WHAT IS BEING ASKED → Repeat, please, only the lines from the top of the data down to the line with "with +Z up."; include both of those lines.

COLLECTED DATA →
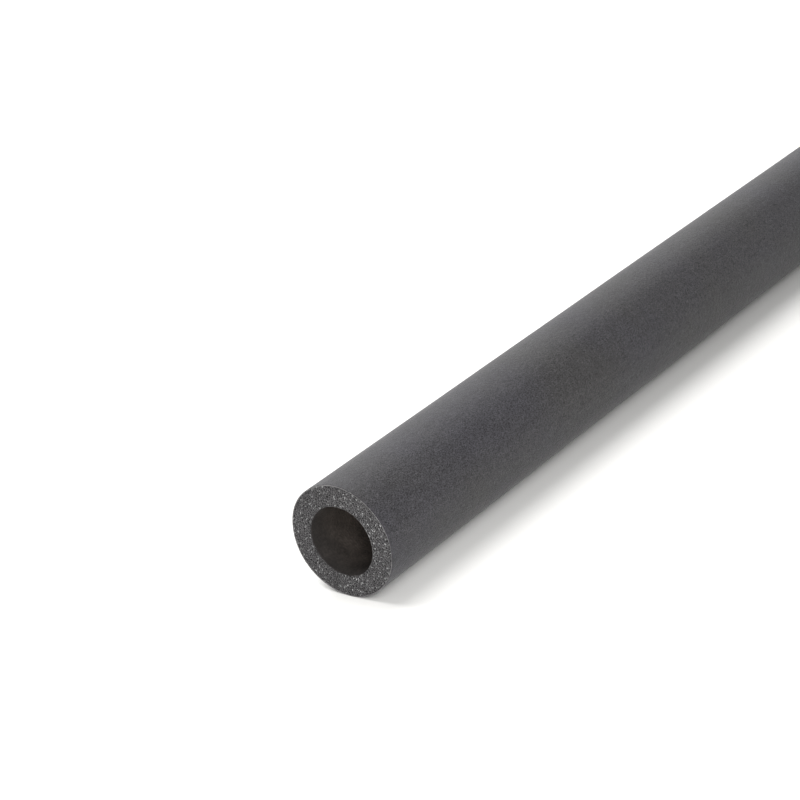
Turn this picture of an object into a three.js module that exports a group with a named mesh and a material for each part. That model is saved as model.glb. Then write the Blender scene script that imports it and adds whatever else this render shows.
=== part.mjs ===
// Pipe insulation tube: one straight length of closed-cell rubber foam lagging for a copper pipe.
// The foam is extruded as a plain ring section and cut square to length, so it is one solid.
// Millimetres. The bore runs along X with the origin at its middle, and the tube lies with +Z up.

import * as THREE from "three";

// Driving dimensions
const PIPE_DIAMETER = 28; // the pipe that the tube slides over
const BORE_EASE = 1; // how much wider than the pipe the bore is
const WALL = 9; // foam thickness
const LENGTH = 1000;

// Facets around the tube, a multiple of four so that it lies flat and square in its box
const FACETS = 96;

const BORE_RADIUS = (PIPE_DIAMETER + BORE_EASE) / 2;
const OUTER_RADIUS = BORE_RADIUS + WALL;

// Charcoal nitrile rubber foam with a dull skin
const foam = new THREE.MeshStandardMaterial({ color: 0x3f3f42, roughness: 0.8, metalness: 0 });

// The wall's section, from the bore's edge at one cut end round to the same point again
function wallSection() {
  const half = LENGTH / 2;
  return [
    new THREE.Vector2(BORE_RADIUS, -half),
    new THREE.Vector2(OUTER_RADIUS, -half),
    new THREE.Vector2(OUTER_RADIUS, half),
    new THREE.Vector2(BORE_RADIUS, half),
    new THREE.Vector2(BORE_RADIUS, -half),
  ];
}

// The lathe turns about Y, starting half a facet round, so that a facet's middle is straight down
function foamTube() {
  const halfFacet = Math.PI / FACETS;
  const tube = new THREE.Mesh(new THREE.LatheGeometry(wallSection(), FACETS, halfFacet), foam);
  tube.name = "foam_tube";
  tube.rotation.z = -Math.PI / 2;
  return tube;
}

const lagging = new THREE.Group();
lagging.add(foamTube());

export default lagging;
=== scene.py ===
"""One straight length of rubber foam pipe lagging, lying on a pale floor.

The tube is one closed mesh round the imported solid's sizes: a wavy skin, a bore, and two cut ends whose
foam cells are open cups between thin walls. It is built in millimetres and turned to metres at the end.
"""

import math

import bmesh
import bpy
import numpy as np
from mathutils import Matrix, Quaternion, Vector, geometry


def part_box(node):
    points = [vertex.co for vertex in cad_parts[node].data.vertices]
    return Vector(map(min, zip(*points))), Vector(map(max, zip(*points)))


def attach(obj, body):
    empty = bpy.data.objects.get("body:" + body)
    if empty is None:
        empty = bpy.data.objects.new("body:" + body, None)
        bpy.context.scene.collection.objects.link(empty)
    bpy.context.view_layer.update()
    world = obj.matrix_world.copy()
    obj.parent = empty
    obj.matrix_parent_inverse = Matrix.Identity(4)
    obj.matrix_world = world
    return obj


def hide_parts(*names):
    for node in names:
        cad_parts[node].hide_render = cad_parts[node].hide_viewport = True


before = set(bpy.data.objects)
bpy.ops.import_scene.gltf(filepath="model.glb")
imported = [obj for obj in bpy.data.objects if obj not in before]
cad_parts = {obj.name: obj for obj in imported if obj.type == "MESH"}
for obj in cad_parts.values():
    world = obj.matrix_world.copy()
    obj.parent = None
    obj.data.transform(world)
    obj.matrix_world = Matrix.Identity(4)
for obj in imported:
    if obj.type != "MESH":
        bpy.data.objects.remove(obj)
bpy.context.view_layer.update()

MM = 0.001
FULL_TURN = 2 * math.pi
SEED = 28

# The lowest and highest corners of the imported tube, and the floor that it lies on, in metres
LOW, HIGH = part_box("foam_tube")
FLOOR_HEIGHT = LOW.z

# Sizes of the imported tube, in millimetres
LENGTH = (HIGH.x - LOW.x) / MM
OUTER_RADIUS = (HIGH.z - LOW.z) / 2 / MM
BORE_RADIUS = min(math.hypot(v.co.y, v.co.z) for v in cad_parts["foam_tube"].data.vertices) / MM

# Material slots of the mesh
SKIN, RIM, CUT, MEMBRANE, BORE = range(5)

# Points round the tube, and the spacing of its rings in millimetres
SKIN_POINTS = 216
SKIN_RING_GAP = 7.5
BORE_POINTS = 144
BORE_RING_GAP = 18

# How far the rings near a cut end are from it, and how rounded and how ragged its edges are, in millimetres
NEAR_CUT = (0, 0.09, 0.5, 1.2, 2.6, 5)
EDGE_ROUNDING = 0.07
EDGE_RAGGEDNESS = 0.09

# The two thin denser skins at the edges of a cut end, in millimetres
SKIN_THICKNESS = 0.38
BORE_SKIN_THICKNESS = 0.15

# Foam cells of a cut end, in millimetres: how close to an edge a centre may be, from how far in the centres
# are mirrored beyond the edge, and how close two points are that count as one
WIDEST_CELL = 1.1
NARROWEST_CELL = 0.42
CELL_TRIES = 24000
CELL_EDGE_GAP = 0.17
MIRROR_DEPTH = 1.8
SAME_POINT = 1e-6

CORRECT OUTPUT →
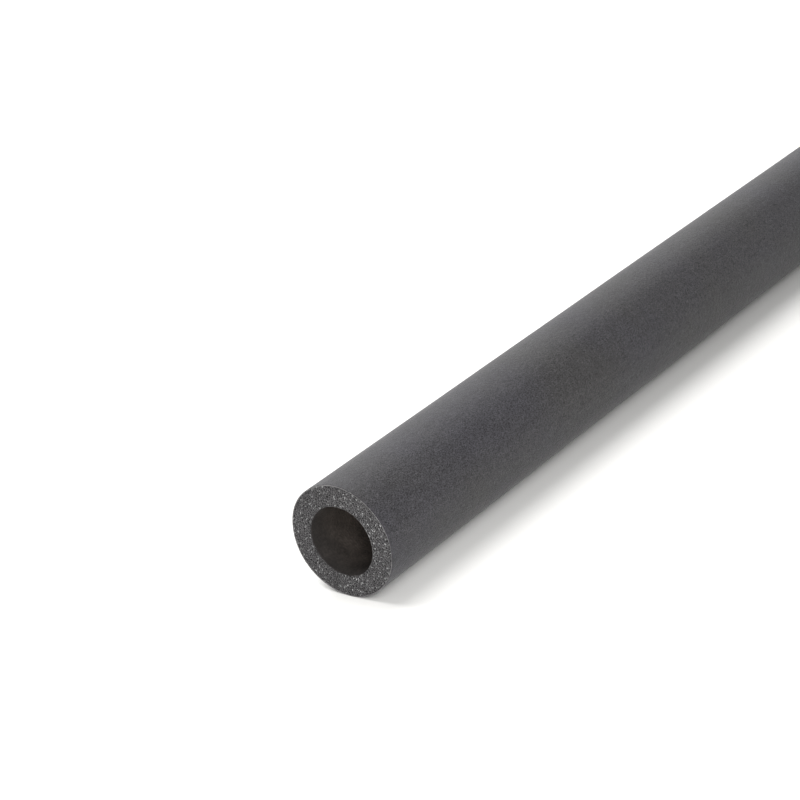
Turn this picture of an object into a three.js module that exports a group with a named mesh and a material for each part. That model is saved as model.glb. Then write the Blender scene script that imports it and adds whatever else this render shows.
=== part.mjs ===
// Pipe insulation tube: one straight length of closed-cell rubber foam lagging for a copper pipe.
// The foam is extruded as a plain ring section and cut square to length, so it is one solid.
// Millimetres. The bore runs along X with the origin at its middle, and the tube lies with +Z up.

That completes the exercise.